We study a Stackelberg game between an attacker and a defender on large Active Directory (AD) attack graphs where the defender employs a set of honeypots to stop the attacker from reaching high-value targets. Contrary to existing works that focus on small and static attack graphs, AD graphs typically contain hundreds of thousands of nodes and edges and constantly change over time. We consider two types of attackers: a simple attacker who cannot observe honeypots and a competent attacker who can. To jointly solve the game, we propose a mixed-integer programming (MIP) formulation. We observed that the optimal blocking plan for static graphs performs poorly in dynamic graphs. To solve the dynamic graph problem, we re-design the mixed-integer programming formulation by combining m MIP (dyMIP(m)) instances to produce a near-optimal blocking plan. Furthermore, to handle a large number of dynamic graph instances, we use a clustering algorithm to efficiently find the m-most representative graph instances for a constant m (dyMIP(m)). We prove a lower bound on the optimal blocking strategy for dynamic graphs and show that our dyMIP(m) algorithms produce close to optimal results for a range of AD graphs under realistic conditions.
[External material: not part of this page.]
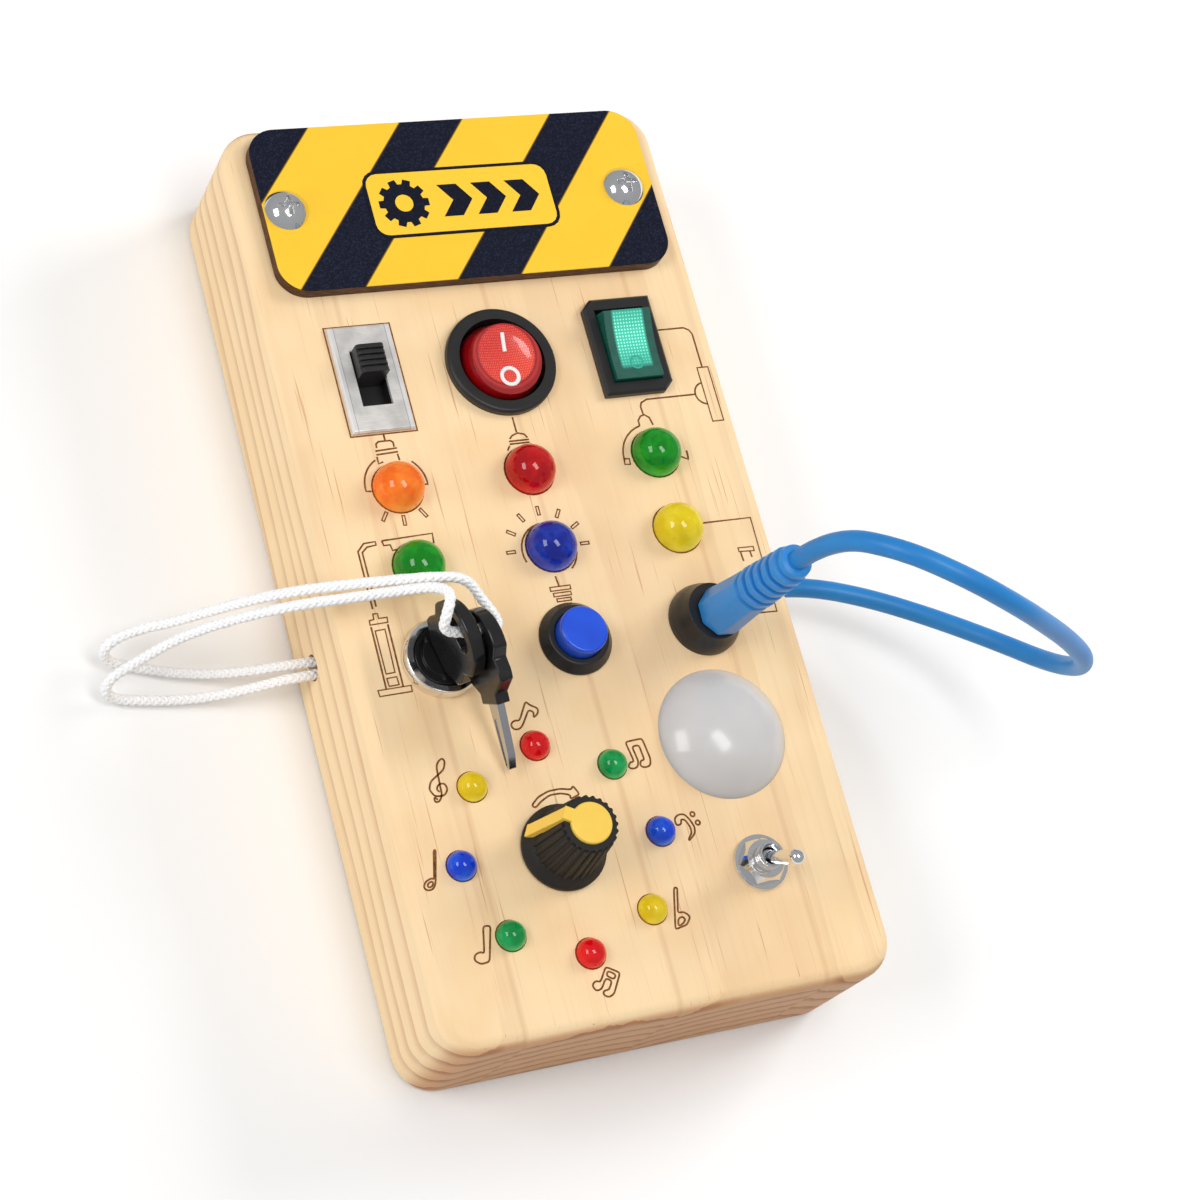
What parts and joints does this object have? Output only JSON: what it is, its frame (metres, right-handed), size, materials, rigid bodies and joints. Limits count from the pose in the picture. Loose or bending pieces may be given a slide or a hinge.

翻译：我们研究了大规模Active Directory (AD) 攻击图上攻击者与防御者之间的Stackelberg博弈，其中防御者部署一组蜜罐以阻止攻击者到达高价值目标。与现有专注于小型静态攻击图的研究不同，AD图通常包含数十万个节点和边，并随时间动态变化。我们考虑两类攻击者：无法观测蜜罐的简单攻击者与能识别蜜罐的熟练攻击者。为联合求解该博弈，我们提出混合整数规划 (MIP) 模型。研究发现，静态图上的最优阻断策略在动态图中表现不佳。针对动态图问题，我们通过组合m个MIP实例（dyMIP(m)）重新设计混合整数规划模型，以生成近似最优的阻断方案。此外，为处理大量动态图实例，我们利用聚类算法高效选取m个最具代表性的图实例（dyMIP(m)）。我们证明了动态图最优阻断策略的下界，并表明在现实条件下，dyMIP(m)算法对多种AD图均能产生接近最优的结果。